In a quick ten-week stretch this spring, he had been accepted to the University of Notre Dame, turned 18, finished his tennis season, and graduated from high school with honors. His future materialized, and his past faded away in what felt like an instant. And I could not be more proud of him. But I’ll always miss the tiny little boy who would curl up next to me on the couch. I am beyond excited for what lies ahead of him, for what he may do next, but at the same time, I mourn who I once was to him…and Benjamin.
It was more than just about Matthew. Ben stood near me at the tennis court that day. He had just finished his first year at Georgetown with nearly all A’s. He was/is happy and excited about his life. I watched him talking to one of his old high school teachers, who had come to watch the boys play in the district final tennis match. It wasn’t a conversation between a kid and his teacher.
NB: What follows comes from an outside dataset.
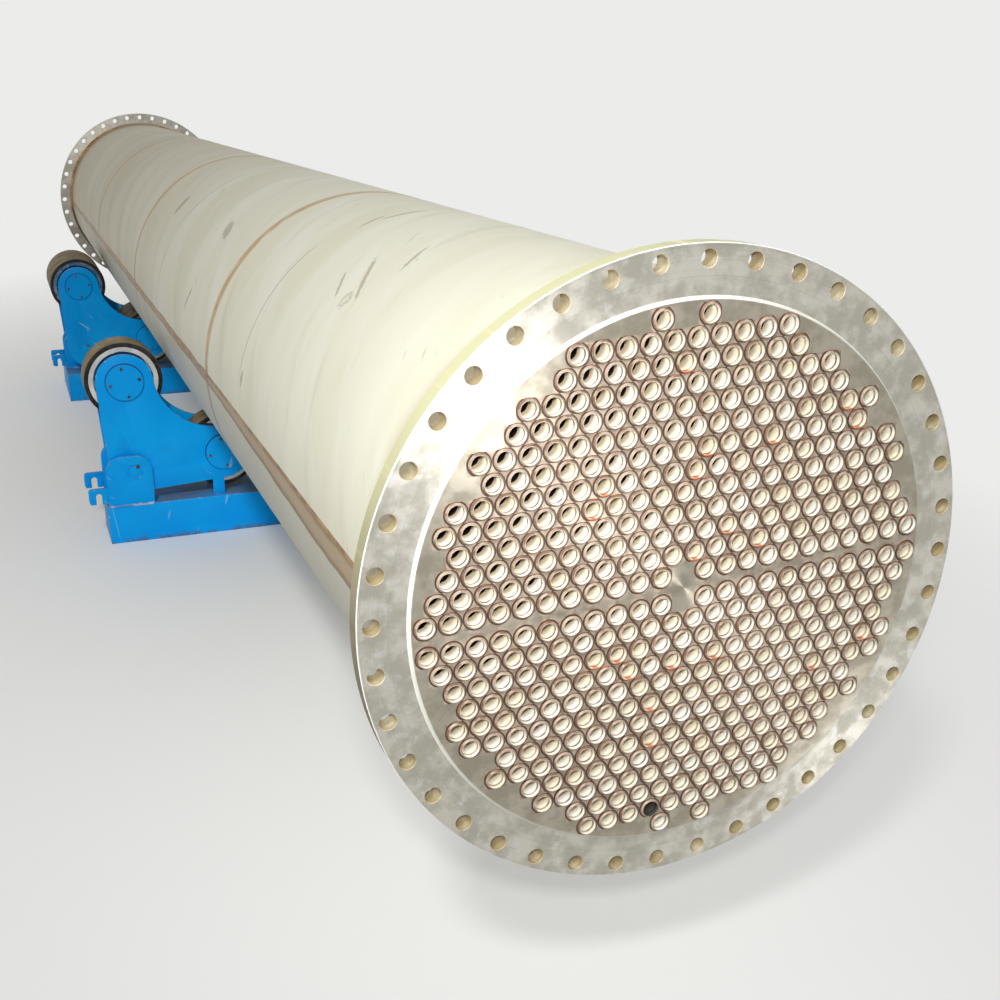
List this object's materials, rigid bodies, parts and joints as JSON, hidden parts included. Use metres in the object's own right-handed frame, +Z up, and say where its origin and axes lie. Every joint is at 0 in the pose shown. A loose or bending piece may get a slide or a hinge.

It was a conversation between two adults.
I believe in the years ahead when I look back at the moments my children became men, what I will always remember is the image of Benjamin standing in the grass in the backyard with a smile on his face and Matthew sitting next to that tennis court staring out into the future.
While all four of us begin this new chapter in our lives, I know they will still come around in the summers and holidays. Andrea and I will visit them, wherever they may be. There will be graduations and weddings and births and so many new memories to be made, and I genuinely look forward to that. Even as I reflect and mourn the passing of the past, I get so excited about the future and what lies ahead. I don’t attempt to hold back…I push them forward towards what I know they can be.
However, they will always be those two little boys running around the driveway after the first day of basketball practice, trying to learn how to dribble a ball or holding a pencil with their full fists sitting at an oversized desk and chair doing their homework. I know I will always be their father, their dad, their coach. However, I am no longer daddy.
However, I do, very much, look forward to the day I become Pop Pop, though.